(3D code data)
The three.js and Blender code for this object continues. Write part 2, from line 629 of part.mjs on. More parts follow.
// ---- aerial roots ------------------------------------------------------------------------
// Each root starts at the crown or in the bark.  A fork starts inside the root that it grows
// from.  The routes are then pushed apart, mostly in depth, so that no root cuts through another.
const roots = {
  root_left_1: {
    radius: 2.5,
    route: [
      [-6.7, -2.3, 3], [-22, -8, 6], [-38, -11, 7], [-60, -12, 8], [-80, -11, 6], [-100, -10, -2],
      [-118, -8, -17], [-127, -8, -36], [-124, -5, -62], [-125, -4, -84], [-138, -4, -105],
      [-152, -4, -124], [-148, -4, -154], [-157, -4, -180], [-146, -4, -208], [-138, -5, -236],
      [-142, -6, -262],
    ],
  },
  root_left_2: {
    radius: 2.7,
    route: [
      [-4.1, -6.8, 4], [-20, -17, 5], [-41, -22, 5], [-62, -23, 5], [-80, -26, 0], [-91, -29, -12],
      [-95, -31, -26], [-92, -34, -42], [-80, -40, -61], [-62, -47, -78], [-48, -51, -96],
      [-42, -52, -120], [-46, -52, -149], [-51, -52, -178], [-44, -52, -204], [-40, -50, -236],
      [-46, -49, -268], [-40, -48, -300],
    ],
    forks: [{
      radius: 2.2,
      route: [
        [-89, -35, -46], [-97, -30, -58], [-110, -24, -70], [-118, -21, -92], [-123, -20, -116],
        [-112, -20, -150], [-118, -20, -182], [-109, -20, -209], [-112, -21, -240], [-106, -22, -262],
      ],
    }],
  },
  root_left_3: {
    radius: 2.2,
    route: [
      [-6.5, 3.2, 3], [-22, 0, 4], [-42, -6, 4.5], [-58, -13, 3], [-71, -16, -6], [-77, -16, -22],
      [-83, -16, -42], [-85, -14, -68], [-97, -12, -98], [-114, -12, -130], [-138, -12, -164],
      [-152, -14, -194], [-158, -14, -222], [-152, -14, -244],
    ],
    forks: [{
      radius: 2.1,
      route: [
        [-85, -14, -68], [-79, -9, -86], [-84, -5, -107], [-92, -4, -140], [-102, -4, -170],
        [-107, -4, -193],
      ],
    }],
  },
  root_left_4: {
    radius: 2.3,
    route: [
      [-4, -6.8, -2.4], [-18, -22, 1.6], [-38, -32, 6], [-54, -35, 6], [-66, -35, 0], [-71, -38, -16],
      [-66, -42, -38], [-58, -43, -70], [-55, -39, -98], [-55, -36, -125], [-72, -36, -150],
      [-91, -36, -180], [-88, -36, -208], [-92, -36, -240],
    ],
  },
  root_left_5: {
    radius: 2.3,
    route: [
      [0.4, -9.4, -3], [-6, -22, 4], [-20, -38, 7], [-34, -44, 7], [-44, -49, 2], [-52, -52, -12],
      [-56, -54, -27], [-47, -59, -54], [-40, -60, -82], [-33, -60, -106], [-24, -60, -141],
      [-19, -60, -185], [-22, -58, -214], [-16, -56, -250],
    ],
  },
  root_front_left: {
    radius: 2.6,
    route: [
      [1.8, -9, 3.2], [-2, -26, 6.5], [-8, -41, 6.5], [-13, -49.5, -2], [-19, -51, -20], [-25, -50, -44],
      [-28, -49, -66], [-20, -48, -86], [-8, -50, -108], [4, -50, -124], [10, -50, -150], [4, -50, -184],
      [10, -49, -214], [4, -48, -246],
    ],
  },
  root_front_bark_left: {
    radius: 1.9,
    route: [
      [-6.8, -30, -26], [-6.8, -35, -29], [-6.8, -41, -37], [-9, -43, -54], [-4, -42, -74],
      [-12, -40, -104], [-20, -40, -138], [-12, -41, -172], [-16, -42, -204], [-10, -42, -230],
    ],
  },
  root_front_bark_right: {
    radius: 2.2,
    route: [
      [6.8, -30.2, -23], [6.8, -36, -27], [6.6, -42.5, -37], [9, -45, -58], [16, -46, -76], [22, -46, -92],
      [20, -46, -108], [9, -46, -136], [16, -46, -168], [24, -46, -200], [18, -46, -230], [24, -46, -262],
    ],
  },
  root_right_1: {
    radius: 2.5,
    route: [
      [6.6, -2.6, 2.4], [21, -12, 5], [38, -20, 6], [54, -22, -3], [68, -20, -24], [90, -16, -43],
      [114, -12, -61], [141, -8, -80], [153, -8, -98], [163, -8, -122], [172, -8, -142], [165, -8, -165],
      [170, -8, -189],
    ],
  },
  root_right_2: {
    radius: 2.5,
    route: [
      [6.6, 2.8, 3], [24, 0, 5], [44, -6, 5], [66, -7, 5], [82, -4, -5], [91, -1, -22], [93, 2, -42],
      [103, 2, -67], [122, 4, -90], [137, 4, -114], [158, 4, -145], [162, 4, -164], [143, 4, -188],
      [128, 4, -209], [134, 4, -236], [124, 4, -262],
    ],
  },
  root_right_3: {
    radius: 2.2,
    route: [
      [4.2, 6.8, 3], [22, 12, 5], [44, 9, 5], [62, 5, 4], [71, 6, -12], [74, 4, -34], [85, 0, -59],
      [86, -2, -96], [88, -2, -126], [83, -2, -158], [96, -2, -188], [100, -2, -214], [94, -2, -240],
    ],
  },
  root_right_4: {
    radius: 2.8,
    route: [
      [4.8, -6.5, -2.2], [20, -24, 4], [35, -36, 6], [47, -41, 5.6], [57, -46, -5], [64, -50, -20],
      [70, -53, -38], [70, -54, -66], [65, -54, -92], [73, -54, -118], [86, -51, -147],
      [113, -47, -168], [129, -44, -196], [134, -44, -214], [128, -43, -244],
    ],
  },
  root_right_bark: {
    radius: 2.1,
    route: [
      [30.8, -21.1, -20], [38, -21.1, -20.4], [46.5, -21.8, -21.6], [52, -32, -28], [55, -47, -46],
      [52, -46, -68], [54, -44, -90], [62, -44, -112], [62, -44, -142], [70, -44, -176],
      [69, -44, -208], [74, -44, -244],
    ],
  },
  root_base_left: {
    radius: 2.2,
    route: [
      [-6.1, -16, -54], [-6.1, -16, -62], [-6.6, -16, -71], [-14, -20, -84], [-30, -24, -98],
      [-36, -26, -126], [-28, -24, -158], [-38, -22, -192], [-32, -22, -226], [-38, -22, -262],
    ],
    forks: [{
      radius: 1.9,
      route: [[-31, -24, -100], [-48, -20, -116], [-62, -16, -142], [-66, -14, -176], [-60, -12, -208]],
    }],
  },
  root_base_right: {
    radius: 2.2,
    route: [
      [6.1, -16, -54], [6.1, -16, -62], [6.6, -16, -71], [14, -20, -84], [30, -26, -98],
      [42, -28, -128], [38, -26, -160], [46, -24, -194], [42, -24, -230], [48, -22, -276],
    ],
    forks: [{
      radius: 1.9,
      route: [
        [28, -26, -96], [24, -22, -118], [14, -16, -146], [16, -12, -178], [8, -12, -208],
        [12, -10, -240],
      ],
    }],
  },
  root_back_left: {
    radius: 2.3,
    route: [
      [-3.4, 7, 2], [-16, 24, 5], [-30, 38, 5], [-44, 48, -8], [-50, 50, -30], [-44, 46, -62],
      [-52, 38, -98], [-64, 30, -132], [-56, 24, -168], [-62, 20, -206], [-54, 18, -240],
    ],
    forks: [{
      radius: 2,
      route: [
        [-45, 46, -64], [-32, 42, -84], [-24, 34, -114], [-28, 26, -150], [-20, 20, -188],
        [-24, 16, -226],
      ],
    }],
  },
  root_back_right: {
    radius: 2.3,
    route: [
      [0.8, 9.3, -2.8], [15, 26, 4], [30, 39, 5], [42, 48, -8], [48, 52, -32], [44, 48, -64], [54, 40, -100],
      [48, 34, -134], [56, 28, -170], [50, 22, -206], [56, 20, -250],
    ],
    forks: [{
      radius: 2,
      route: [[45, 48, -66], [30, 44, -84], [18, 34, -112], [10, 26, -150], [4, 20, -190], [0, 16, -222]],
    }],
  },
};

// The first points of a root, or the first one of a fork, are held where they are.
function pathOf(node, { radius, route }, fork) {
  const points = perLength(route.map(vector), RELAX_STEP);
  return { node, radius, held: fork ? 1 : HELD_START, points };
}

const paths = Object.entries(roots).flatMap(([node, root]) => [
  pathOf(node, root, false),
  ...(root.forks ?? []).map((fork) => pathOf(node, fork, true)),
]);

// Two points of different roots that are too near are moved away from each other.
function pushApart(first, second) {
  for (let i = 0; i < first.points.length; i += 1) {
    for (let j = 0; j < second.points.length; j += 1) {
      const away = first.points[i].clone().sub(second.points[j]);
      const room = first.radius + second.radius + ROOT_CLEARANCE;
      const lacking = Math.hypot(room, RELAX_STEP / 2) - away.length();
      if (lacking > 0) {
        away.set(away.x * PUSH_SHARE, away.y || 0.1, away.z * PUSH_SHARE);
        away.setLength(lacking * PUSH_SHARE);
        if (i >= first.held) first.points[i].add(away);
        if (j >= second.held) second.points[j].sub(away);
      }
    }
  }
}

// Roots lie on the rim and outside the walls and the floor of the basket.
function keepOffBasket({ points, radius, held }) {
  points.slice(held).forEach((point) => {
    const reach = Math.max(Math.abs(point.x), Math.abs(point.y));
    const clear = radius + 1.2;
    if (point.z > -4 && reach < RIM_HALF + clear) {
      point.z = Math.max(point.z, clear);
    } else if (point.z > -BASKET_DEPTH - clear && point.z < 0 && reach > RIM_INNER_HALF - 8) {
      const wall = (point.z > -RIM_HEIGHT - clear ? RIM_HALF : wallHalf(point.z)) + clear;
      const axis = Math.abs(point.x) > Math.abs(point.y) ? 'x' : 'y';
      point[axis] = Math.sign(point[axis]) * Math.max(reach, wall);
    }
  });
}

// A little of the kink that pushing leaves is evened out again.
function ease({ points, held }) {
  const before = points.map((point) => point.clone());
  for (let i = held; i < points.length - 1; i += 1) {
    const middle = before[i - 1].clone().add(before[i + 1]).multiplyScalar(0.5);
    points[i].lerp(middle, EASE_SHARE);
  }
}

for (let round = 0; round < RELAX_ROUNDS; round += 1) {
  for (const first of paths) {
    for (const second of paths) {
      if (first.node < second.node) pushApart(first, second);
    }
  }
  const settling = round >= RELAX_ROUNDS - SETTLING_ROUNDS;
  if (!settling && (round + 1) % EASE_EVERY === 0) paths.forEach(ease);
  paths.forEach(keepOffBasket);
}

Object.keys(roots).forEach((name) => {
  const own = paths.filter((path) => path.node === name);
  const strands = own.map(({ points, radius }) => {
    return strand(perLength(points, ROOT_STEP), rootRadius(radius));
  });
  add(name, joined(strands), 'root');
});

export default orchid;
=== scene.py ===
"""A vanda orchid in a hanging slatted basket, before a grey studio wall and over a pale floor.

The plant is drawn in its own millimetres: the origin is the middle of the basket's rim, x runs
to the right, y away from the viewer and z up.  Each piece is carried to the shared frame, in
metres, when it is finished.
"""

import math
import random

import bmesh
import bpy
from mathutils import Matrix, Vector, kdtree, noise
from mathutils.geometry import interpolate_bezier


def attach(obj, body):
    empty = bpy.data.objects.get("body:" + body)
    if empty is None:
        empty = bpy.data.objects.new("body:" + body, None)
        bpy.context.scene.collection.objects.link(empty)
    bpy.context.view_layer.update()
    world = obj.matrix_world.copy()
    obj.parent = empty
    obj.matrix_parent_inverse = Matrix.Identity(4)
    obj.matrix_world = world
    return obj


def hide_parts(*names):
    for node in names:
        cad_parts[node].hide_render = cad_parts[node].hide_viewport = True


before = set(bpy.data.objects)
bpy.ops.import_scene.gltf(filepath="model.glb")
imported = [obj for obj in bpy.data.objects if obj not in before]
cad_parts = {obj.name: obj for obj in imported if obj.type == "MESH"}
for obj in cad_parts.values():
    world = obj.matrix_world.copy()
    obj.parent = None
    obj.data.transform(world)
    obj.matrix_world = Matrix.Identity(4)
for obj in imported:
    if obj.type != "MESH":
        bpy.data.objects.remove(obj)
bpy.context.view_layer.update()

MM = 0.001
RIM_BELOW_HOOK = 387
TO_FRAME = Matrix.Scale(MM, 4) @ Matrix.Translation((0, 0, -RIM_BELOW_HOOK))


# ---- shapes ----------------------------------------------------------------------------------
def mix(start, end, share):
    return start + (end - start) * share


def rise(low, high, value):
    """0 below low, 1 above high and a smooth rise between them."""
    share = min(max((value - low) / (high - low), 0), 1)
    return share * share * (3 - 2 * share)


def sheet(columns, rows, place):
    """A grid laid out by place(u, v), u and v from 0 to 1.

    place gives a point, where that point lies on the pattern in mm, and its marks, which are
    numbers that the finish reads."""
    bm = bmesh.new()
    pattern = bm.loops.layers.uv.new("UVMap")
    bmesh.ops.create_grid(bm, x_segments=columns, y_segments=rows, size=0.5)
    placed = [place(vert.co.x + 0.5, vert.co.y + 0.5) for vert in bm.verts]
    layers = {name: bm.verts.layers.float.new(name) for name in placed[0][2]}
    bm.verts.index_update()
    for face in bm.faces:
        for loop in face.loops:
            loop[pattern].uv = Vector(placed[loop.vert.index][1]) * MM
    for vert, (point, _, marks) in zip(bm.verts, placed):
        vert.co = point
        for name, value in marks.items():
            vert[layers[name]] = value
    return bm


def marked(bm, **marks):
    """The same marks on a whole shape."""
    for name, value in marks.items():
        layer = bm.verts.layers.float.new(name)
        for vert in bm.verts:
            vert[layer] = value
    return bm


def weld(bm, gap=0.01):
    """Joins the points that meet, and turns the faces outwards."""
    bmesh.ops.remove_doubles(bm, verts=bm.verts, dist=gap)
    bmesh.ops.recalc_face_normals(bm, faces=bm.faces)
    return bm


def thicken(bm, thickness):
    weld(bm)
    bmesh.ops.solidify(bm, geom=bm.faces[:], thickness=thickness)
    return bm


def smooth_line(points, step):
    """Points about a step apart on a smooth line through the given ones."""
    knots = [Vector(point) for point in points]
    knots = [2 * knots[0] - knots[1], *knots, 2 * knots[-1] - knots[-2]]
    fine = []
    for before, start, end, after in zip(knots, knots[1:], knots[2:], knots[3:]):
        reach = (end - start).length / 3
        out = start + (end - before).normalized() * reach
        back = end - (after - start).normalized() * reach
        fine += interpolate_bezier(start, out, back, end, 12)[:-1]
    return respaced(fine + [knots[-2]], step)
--
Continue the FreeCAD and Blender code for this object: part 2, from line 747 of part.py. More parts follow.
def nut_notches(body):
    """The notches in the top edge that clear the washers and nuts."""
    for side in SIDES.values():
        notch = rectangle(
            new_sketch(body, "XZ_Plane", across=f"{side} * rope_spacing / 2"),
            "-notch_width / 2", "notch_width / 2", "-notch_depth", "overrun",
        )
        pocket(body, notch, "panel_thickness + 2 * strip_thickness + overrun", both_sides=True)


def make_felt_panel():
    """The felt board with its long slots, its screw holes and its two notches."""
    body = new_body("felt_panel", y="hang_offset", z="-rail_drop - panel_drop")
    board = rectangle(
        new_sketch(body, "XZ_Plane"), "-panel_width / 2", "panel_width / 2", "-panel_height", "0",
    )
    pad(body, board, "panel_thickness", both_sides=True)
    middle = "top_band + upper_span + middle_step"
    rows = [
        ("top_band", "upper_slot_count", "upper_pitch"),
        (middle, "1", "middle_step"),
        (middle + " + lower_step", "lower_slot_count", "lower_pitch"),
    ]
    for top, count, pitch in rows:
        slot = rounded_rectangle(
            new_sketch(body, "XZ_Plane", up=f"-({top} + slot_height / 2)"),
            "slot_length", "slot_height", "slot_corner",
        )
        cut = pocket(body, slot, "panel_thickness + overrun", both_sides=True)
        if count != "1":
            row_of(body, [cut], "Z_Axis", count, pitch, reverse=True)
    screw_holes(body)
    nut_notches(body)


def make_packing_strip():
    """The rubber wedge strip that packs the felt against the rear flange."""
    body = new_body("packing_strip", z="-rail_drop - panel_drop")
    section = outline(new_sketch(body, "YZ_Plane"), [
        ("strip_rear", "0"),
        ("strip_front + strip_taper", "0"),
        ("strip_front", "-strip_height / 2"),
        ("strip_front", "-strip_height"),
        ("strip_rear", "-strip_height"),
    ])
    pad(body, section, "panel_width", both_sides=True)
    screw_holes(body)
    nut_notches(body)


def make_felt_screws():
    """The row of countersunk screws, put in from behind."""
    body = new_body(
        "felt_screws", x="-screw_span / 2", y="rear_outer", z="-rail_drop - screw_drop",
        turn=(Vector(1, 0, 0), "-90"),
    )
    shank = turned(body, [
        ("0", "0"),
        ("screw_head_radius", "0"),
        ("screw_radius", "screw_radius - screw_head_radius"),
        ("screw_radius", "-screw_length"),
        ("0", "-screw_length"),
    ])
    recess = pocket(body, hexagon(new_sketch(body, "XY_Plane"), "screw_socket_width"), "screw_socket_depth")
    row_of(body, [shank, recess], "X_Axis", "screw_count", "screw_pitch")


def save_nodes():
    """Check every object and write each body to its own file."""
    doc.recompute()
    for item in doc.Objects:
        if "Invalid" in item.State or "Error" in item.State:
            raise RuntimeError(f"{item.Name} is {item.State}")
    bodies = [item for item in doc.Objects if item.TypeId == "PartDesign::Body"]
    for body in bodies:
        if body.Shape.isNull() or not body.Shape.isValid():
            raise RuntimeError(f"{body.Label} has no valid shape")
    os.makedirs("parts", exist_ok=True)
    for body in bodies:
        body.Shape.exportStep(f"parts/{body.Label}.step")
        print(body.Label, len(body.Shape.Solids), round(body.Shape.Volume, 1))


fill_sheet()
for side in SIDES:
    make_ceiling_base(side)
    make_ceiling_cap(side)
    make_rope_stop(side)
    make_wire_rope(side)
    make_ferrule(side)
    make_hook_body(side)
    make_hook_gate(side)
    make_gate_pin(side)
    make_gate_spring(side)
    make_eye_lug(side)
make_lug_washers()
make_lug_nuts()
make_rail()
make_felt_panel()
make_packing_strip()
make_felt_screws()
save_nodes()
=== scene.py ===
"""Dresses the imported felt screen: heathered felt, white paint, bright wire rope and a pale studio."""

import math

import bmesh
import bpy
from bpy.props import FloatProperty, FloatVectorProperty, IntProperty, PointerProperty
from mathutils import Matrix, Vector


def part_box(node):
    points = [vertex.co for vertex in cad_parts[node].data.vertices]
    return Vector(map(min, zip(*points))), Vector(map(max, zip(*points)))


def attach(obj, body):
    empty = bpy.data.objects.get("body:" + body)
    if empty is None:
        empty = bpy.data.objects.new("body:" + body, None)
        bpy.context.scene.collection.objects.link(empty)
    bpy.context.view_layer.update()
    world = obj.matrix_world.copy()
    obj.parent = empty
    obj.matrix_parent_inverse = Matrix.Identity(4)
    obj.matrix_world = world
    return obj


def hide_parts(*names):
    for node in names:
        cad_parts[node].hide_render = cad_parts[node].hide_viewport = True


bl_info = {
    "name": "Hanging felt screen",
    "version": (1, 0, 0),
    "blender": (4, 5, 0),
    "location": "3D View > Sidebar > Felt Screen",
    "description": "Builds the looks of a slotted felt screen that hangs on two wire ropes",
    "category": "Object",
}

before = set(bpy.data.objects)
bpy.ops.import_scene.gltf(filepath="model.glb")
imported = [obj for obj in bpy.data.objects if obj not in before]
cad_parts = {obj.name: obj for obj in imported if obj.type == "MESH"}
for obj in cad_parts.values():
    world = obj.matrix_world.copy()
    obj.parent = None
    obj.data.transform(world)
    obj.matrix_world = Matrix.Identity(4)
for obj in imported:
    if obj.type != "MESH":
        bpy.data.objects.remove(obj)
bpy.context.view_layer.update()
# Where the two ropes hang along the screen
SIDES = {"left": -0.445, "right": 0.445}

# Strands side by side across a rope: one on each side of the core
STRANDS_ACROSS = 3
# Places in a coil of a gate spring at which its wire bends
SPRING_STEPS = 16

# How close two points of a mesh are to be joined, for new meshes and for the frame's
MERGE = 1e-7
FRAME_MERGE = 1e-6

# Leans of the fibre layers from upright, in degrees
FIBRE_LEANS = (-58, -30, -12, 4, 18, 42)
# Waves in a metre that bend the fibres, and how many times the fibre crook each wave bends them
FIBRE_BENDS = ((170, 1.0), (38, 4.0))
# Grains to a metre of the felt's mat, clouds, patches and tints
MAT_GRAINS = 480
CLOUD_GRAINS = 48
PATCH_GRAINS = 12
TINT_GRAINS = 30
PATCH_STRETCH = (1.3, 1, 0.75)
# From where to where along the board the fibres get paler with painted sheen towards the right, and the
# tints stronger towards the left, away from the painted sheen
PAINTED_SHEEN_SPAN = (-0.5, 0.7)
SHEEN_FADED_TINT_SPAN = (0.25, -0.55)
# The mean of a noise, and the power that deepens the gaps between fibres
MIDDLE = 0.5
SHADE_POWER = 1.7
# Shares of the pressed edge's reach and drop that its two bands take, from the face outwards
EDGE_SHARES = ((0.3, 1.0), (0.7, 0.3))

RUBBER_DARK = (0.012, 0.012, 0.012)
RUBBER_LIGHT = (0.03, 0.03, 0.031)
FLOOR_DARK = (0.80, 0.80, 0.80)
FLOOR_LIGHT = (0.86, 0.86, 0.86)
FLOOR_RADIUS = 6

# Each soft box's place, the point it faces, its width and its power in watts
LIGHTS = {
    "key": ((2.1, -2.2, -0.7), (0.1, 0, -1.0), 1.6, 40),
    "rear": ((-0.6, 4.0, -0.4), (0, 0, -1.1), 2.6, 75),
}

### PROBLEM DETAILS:
Going down the listing above, begin printing at the line with "make_wire_rope(side)" and finish with the line with "zip(*points))), Vector(map(max, zip(*points)))", exactly as they appear.

### EXERCISE RESULT:
    make_wire_rope(side)
    make_ferrule(side)
    make_hook_body(side)
    make_hook_gate(side)
    make_gate_pin(side)
    make_gate_spring(side)
    make_eye_lug(side)
make_lug_washers()
make_lug_nuts()
make_rail()
make_felt_panel()
make_packing_strip()
make_felt_screws()
save_nodes()
=== scene.py ===
"""Dresses the imported felt screen: heathered felt, white paint, bright wire rope and a pale studio."""

import math

import bmesh
import bpy
from bpy.props import FloatProperty, FloatVectorProperty, IntProperty, PointerProperty
from mathutils import Matrix, Vector


def part_box(node):
    points = [vertex.co for vertex in cad_parts[node].data.vertices]
    return Vector(map(min, zip(*points))), Vector(map(max, zip(*points)))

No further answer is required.